Nakaya’s exhibition also marks the 20th-anniversary year of the Emerald Necklace Conservancy. When they were in the early stages of planning commissioned artworks for the park, Mergel and members of the organization were looking for an artist with a deep appreciation for the nature within the Emerald Necklace. Mergel described the public installation as a “gateway to tell the story of Olmsted’s original design.”
“She is positioning her nozzles and controlling their pressure, timing, and location to allow specific volumes of vapor into the air to show you certain parameters and respond to different elements,” Mergel said. “Nakaya is working with the existing genius of the place as well, and doing it with water.”
Throughout this presentation, the Conservancy is also piloting a website and an app that help visitors find Nakaya’s sculptures and more generally navigate the Necklace itself. (Nakaya’s sculptures are so deftly integrated into their environments, some visitors might not even be aware that the fog works are art.) Karen Mauney-Brodek, the president of the Emerald Necklace Conservancy, told me that many Bostonians aren’t familiar with the park system’s history.
“We were hoping that this would both be a celebratory, happy, fun experience and a moment to see the parks anew,” she said.

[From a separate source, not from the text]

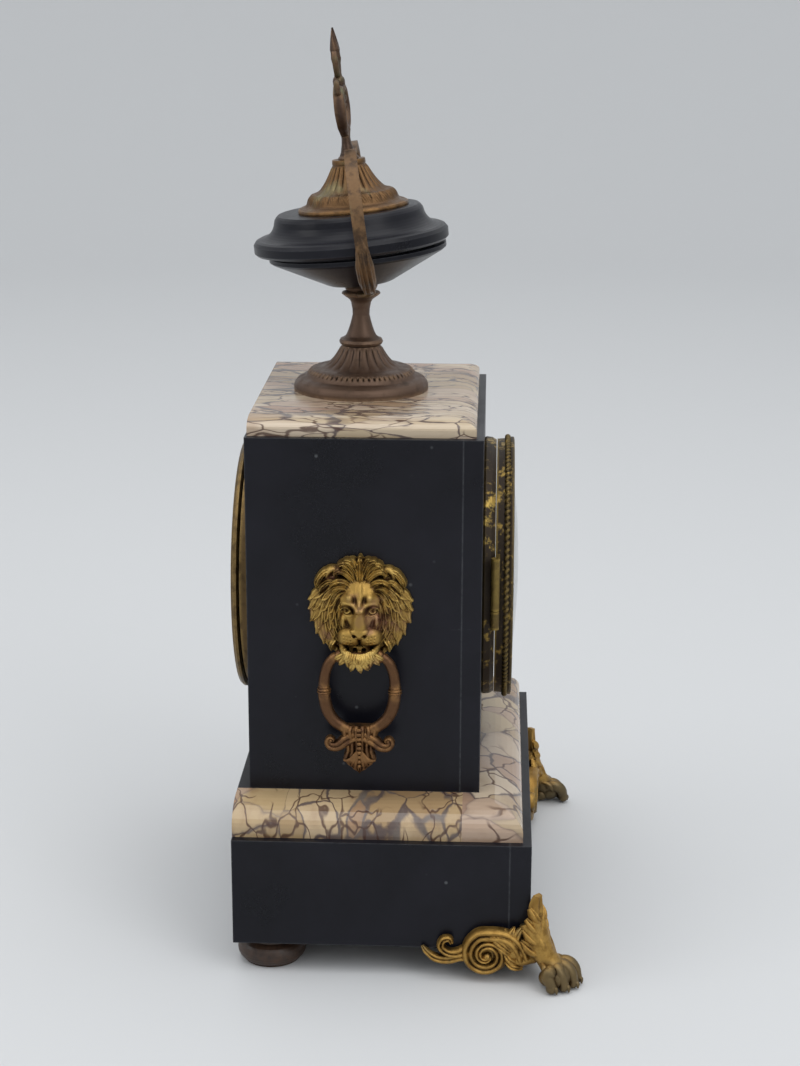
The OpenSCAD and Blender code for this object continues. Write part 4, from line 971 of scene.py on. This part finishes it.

Mergel noted that the artist has long-challenged the notion that art is stable and static. A pioneer in numerous respects, Nakaya has headed Experiments in Art and Technology in Japan, and she opened Japan’s first video gallery, Gallery SCAN, in 1980.
“It’s exciting for Boston to host something so important,” Mergel said. “I hope Bostonians take a sense of pride in the significance of this presentation.”